■ Instructions for the task ■
Pick out each line containing the string "from".

■ Data shown ■

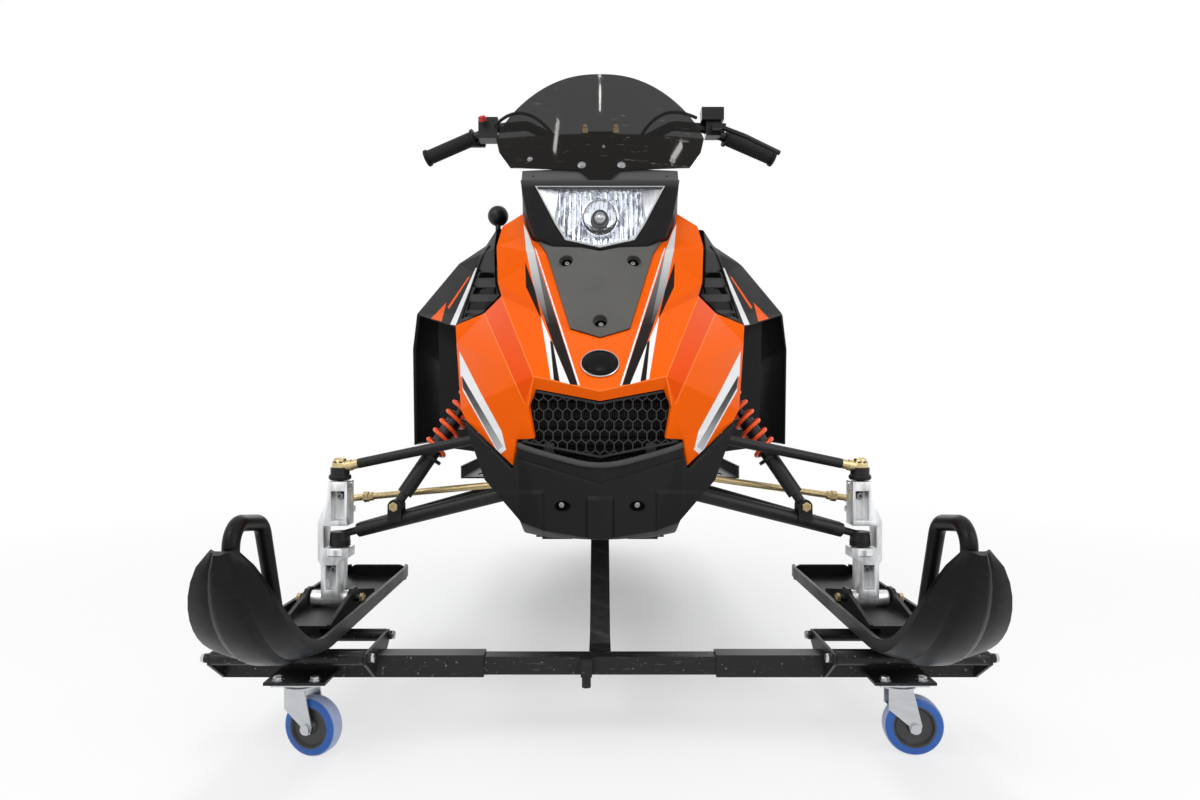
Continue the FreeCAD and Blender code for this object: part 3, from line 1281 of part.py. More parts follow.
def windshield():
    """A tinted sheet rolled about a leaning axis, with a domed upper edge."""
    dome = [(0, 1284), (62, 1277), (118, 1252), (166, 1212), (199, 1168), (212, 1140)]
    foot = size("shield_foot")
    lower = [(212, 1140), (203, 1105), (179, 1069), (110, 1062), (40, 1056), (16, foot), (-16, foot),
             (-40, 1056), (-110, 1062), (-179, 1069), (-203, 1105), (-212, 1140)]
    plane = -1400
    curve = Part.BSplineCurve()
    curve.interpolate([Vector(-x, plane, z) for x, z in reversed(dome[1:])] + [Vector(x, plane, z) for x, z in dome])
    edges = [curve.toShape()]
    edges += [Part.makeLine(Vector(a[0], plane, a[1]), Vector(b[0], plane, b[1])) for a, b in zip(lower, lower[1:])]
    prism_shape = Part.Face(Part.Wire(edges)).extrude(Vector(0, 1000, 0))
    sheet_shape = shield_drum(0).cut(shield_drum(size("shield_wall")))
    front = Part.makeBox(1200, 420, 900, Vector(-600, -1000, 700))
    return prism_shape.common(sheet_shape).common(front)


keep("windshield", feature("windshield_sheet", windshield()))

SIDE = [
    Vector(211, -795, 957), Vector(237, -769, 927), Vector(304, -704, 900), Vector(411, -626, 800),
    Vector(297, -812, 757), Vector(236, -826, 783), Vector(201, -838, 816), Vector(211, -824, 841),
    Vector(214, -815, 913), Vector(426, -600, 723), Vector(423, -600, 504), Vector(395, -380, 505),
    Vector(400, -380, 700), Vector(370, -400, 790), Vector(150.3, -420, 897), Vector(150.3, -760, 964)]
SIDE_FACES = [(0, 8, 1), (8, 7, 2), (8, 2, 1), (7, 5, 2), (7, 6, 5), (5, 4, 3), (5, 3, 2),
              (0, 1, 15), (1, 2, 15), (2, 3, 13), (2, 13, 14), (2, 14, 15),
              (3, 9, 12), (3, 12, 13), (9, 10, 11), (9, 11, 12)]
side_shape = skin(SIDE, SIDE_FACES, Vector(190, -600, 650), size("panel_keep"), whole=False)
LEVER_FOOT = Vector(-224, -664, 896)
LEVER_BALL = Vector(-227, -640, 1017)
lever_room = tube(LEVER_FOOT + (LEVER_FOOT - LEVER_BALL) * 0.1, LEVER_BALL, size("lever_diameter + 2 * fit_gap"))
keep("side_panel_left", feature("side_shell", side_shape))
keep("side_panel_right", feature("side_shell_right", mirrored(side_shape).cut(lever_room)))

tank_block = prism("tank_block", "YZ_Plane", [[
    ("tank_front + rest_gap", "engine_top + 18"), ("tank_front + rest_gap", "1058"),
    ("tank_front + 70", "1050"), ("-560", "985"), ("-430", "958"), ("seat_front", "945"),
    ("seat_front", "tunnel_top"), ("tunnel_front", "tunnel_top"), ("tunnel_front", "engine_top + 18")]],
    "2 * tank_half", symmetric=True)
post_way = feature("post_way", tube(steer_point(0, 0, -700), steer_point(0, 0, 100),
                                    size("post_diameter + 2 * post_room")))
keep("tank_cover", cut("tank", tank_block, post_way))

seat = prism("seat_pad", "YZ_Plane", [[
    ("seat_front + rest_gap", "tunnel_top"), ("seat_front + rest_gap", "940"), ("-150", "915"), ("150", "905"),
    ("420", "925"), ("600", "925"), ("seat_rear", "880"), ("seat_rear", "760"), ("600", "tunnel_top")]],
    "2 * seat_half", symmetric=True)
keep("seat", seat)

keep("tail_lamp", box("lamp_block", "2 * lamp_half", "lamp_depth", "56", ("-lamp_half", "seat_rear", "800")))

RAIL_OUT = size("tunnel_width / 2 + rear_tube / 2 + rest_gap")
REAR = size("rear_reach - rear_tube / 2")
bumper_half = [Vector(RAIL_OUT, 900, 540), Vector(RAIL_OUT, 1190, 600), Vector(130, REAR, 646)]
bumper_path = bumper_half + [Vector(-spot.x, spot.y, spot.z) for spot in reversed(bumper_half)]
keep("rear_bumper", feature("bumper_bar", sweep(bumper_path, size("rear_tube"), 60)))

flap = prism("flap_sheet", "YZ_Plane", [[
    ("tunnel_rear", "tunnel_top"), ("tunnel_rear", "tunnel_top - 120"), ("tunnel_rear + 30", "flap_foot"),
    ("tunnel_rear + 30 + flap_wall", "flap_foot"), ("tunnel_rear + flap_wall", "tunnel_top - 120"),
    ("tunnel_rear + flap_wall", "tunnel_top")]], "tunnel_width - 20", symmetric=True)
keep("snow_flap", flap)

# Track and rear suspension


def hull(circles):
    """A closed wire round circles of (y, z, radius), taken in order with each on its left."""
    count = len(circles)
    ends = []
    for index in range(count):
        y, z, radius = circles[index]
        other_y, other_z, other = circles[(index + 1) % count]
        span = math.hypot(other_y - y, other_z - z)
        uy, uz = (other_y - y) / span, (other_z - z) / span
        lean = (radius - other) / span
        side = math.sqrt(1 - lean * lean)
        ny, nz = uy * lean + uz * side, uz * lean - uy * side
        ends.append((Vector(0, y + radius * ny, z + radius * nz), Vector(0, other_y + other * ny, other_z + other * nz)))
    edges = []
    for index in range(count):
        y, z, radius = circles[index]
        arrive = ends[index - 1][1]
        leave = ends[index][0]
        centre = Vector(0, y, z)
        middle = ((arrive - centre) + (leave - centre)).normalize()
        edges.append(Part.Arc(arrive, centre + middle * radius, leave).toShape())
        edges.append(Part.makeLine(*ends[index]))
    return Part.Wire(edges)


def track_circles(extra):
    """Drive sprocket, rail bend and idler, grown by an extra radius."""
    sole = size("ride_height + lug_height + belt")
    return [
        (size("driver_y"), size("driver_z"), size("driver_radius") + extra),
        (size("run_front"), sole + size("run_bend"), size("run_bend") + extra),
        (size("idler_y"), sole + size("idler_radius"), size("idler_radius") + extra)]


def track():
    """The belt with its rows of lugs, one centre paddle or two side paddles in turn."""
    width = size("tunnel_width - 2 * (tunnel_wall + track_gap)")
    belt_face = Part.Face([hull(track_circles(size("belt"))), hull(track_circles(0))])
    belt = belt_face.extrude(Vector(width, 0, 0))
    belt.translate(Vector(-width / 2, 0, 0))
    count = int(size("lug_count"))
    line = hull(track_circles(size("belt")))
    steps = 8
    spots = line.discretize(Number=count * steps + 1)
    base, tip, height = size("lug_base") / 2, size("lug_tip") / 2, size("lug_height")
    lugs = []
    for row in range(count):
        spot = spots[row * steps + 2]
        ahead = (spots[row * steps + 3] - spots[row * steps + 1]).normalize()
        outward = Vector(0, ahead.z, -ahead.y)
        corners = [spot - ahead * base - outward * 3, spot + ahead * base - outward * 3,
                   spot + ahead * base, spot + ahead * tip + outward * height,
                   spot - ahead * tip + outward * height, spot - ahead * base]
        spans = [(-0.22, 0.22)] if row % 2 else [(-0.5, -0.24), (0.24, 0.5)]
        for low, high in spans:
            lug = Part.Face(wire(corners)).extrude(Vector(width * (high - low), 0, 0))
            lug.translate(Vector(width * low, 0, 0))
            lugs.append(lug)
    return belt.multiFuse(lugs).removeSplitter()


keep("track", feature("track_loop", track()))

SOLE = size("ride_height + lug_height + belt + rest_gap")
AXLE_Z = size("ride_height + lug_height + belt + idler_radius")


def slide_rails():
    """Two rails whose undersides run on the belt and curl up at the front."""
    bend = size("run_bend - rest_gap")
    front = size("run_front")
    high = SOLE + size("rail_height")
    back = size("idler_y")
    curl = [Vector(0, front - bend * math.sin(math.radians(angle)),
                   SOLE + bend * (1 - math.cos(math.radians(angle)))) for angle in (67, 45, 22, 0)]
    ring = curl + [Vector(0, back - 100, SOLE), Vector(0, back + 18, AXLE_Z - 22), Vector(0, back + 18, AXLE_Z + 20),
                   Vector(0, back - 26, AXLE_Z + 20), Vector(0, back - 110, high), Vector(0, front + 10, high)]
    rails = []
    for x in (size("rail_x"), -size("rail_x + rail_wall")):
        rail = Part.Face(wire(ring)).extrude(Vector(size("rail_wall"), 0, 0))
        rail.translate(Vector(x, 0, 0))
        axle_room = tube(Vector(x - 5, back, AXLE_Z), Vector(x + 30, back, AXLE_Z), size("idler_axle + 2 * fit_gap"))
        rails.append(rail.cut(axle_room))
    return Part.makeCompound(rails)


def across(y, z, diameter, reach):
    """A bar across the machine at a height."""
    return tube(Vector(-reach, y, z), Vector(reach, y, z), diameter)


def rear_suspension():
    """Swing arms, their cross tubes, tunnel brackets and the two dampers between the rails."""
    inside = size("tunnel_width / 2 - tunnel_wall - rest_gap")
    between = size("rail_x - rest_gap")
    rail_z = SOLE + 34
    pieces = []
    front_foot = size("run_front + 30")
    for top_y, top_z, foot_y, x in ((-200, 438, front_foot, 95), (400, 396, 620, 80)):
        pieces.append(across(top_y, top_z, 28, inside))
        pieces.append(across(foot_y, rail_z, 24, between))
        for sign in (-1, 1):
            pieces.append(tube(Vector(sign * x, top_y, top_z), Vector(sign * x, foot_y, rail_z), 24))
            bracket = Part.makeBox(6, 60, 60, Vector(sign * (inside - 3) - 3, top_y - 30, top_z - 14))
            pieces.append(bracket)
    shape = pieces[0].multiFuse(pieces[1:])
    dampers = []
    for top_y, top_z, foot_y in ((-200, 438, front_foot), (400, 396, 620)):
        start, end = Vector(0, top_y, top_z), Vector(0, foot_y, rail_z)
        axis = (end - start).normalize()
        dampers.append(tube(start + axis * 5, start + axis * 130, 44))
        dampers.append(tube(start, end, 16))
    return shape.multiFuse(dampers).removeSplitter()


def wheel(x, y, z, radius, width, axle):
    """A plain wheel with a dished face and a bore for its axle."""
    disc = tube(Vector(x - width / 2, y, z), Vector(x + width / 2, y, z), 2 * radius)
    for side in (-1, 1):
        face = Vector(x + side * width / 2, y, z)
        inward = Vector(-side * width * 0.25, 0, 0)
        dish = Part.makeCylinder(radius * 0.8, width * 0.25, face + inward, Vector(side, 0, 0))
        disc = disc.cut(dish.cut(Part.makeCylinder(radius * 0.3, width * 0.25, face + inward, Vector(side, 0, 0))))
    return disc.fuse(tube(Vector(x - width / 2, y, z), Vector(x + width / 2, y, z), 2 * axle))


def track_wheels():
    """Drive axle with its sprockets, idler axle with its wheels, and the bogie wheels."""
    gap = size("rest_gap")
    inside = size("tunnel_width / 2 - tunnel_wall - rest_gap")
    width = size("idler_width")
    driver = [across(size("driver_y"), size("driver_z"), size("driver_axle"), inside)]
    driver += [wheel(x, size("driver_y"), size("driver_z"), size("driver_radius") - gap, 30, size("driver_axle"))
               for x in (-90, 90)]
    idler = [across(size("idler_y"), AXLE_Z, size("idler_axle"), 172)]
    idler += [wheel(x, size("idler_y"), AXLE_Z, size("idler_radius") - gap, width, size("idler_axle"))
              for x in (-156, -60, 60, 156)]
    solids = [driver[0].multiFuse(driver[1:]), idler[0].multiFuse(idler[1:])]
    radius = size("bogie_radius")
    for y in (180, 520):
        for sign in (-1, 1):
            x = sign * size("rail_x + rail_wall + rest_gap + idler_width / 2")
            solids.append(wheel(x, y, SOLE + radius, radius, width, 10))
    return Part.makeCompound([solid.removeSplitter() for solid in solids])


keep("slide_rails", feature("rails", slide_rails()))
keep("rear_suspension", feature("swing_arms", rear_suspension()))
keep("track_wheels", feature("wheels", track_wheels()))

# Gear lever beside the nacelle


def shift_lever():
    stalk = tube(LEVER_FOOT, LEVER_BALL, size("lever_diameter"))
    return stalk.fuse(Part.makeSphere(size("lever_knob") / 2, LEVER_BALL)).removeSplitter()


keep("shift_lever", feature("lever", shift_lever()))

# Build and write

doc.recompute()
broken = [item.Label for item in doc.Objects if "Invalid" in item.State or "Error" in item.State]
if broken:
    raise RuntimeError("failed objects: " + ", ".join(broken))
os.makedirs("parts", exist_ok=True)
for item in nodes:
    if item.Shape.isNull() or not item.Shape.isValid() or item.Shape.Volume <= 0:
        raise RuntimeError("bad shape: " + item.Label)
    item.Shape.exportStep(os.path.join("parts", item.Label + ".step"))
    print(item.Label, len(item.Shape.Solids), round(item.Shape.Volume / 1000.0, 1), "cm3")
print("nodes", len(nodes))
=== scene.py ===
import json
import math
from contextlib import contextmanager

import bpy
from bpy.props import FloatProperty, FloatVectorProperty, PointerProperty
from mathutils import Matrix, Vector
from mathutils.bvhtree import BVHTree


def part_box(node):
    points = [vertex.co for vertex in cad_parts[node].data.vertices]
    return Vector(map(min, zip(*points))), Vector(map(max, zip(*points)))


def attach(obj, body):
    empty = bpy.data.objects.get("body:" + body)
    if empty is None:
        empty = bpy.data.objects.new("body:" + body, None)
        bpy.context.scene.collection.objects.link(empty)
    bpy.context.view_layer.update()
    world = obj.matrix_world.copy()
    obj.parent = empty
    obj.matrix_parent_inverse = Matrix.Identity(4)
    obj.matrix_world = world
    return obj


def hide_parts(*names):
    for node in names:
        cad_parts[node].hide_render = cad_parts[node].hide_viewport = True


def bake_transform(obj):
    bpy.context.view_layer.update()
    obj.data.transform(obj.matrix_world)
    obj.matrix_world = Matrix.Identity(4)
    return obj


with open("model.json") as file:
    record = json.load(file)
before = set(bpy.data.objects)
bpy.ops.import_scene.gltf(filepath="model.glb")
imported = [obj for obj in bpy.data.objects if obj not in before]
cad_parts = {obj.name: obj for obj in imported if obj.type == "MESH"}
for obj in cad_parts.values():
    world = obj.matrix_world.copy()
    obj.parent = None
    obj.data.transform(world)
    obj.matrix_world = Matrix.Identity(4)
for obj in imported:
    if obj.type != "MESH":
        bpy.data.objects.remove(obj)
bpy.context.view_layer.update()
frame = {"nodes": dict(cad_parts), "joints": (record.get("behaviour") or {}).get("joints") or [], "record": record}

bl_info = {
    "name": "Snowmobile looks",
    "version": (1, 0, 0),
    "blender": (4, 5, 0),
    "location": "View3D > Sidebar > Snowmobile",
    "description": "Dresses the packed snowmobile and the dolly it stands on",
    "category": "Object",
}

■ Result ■
Continue the FreeCAD and Blender code for this object: part 3, from line 1281 of part.py. More parts follow.
from contextlib import contextmanager
from bpy.props import FloatProperty, FloatVectorProperty, PointerProperty
from mathutils import Matrix, Vector
from mathutils.bvhtree import BVHTree